**Requirements:** Reproduce the entries exactly.

**The input:**

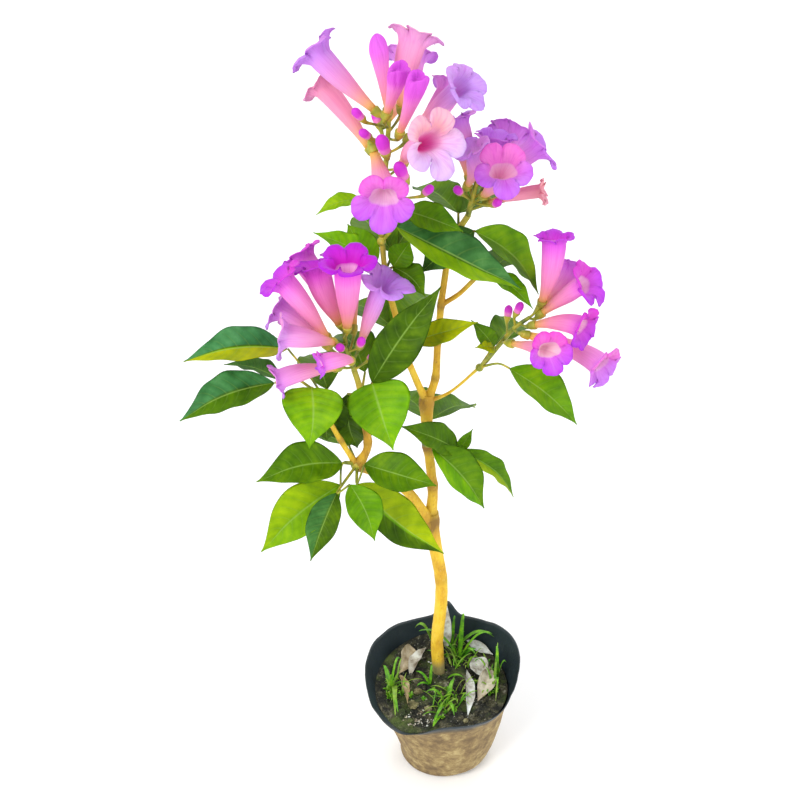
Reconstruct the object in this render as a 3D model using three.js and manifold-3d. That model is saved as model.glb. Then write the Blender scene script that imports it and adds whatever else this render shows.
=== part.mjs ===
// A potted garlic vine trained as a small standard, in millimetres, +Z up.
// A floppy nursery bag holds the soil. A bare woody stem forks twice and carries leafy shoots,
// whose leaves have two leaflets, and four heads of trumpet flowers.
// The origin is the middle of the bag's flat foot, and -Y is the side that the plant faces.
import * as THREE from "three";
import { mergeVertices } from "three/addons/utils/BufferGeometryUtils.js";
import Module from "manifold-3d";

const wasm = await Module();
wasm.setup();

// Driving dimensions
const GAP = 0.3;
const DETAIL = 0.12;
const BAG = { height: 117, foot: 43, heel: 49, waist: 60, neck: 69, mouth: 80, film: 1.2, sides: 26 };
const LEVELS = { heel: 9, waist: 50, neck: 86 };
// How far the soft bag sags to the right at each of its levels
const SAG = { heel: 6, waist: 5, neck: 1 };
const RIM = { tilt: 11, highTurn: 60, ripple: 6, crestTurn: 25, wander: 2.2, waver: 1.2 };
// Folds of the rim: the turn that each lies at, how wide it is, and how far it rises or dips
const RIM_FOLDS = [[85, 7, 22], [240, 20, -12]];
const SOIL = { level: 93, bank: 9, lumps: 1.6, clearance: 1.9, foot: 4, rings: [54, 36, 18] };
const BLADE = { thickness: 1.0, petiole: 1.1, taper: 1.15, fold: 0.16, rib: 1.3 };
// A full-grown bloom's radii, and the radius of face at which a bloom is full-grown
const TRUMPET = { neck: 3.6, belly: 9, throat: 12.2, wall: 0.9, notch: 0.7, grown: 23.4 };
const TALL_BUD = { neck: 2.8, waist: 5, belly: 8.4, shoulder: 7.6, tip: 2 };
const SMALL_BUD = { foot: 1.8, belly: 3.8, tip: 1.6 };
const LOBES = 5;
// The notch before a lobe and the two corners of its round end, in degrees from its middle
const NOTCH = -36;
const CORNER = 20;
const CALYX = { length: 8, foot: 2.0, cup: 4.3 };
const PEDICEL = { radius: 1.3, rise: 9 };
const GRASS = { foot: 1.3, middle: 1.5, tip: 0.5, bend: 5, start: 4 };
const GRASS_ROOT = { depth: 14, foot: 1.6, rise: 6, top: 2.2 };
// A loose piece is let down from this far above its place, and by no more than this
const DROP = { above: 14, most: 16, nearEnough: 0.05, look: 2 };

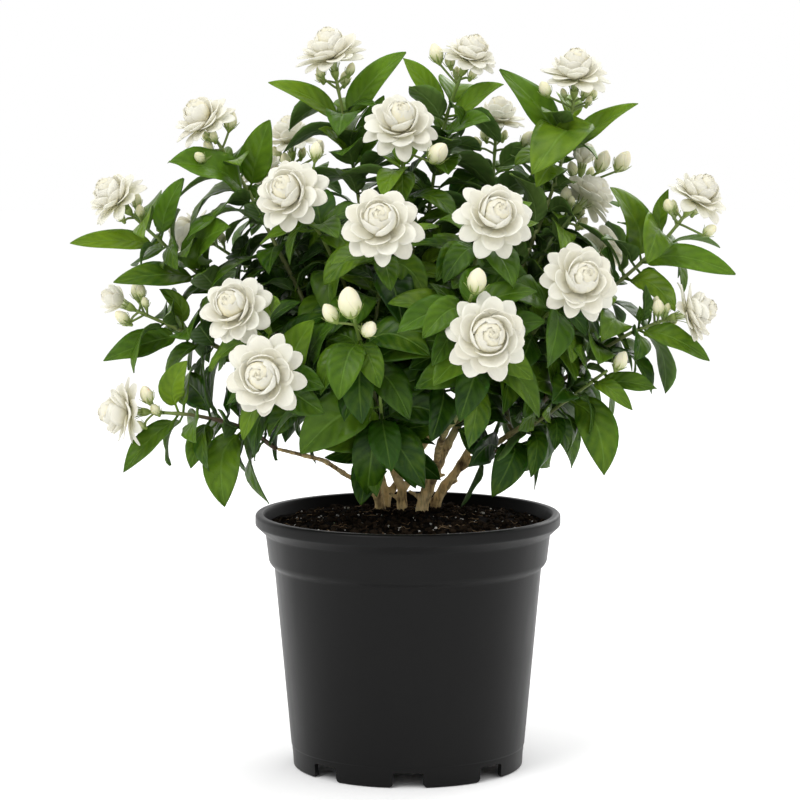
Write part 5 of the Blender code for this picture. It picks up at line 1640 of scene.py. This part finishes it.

**Result of this exercise:**
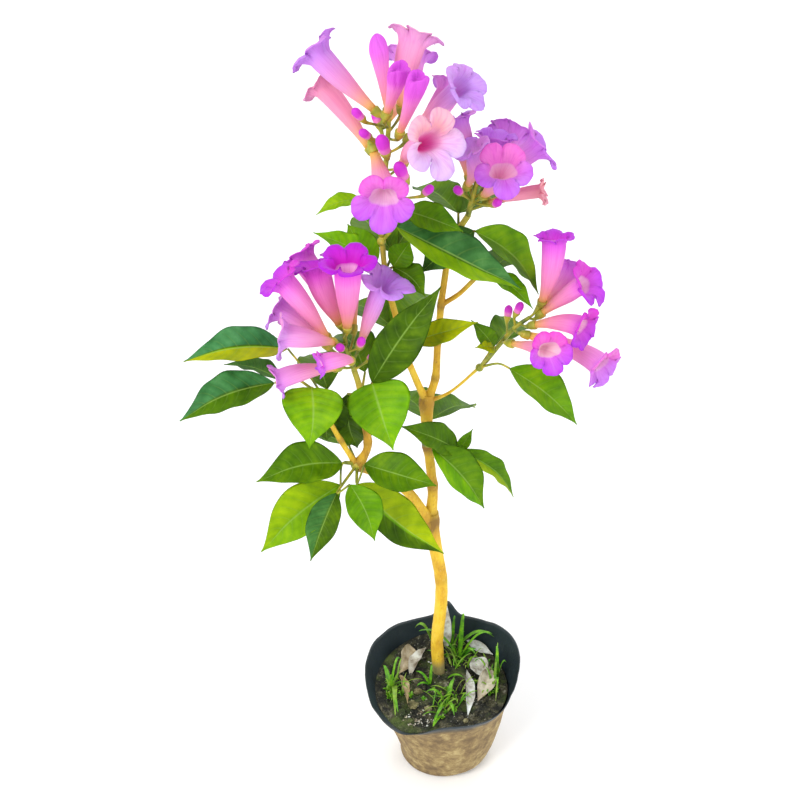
Reconstruct the object in this render as a 3D model using three.js and manifold-3d. That model is saved as model.glb. Then write the Blender scene script that imports it and adds whatever else this render shows.
=== part.mjs ===
// A potted garlic vine trained as a small standard, in millimetres, +Z up.
// A floppy nursery bag holds the soil. A bare woody stem forks twice and carries leafy shoots,
// whose leaves have two leaflets, and four heads of trumpet flowers.
// The origin is the middle of the bag's flat foot, and -Y is the side that the plant faces.
import * as THREE from "three";
import { mergeVertices } from "three/addons/utils/BufferGeometryUtils.js";
import Module from "manifold-3d";

const wasm = await Module();
wasm.setup();

// Driving dimensions
const GAP = 0.3;
const DETAIL = 0.12;
const BAG = { height: 117, foot: 43, heel: 49, waist: 60, neck: 69, mouth: 80, film: 1.2, sides: 26 };
const LEVELS = { heel: 9, waist: 50, neck: 86 };
// How far the soft bag sags to the right at each of its levels
const SAG = { heel: 6, waist: 5, neck: 1 };
const RIM = { tilt: 11, highTurn: 60, ripple: 6, crestTurn: 25, wander: 2.2, waver: 1.2 };
// Folds of the rim: the turn that each lies at, how wide it is, and how far it rises or dips
const RIM_FOLDS = [[85, 7, 22], [240, 20, -12]];
const SOIL = { level: 93, bank: 9, lumps: 1.6, clearance: 1.9, foot: 4, rings: [54, 36, 18] };
const BLADE = { thickness: 1.0, petiole: 1.1, taper: 1.15, fold: 0.16, rib: 1.3 };
// A full-grown bloom's radii, and the radius of face at which a bloom is full-grown
const TRUMPET = { neck: 3.6, belly: 9, throat: 12.2, wall: 0.9, notch: 0.7, grown: 23.4 };
const TALL_BUD = { neck: 2.8, waist: 5, belly: 8.4, shoulder: 7.6, tip: 2 };
const SMALL_BUD = { foot: 1.8, belly: 3.8, tip: 1.6 };
const LOBES = 5;
// The notch before a lobe and the two corners of its round end, in degrees from its middle
const NOTCH = -36;
const CORNER = 20;
const CALYX = { length: 8, foot: 2.0, cup: 4.3 };
const PEDICEL = { radius: 1.3, rise: 9 };
const GRASS = { foot: 1.3, middle: 1.5, tip: 0.5, bend: 5, start: 4 };
const GRASS_ROOT = { depth: 14, foot: 1.6, rise: 6, top: 2.2 };
// A loose piece is let down from this far above its place, and by no more than this
const DROP = { above: 14, most: 16, nearEnough: 0.05, look: 2 };

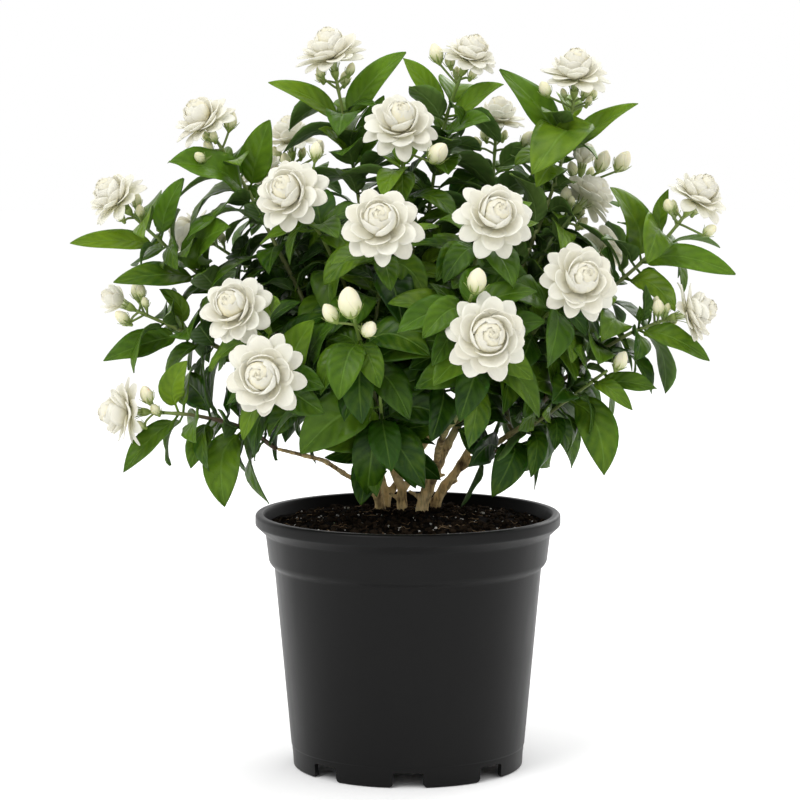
Write part 5 of the Blender code for this picture. It picks up at line 1640 of scene.py. This part finishes it.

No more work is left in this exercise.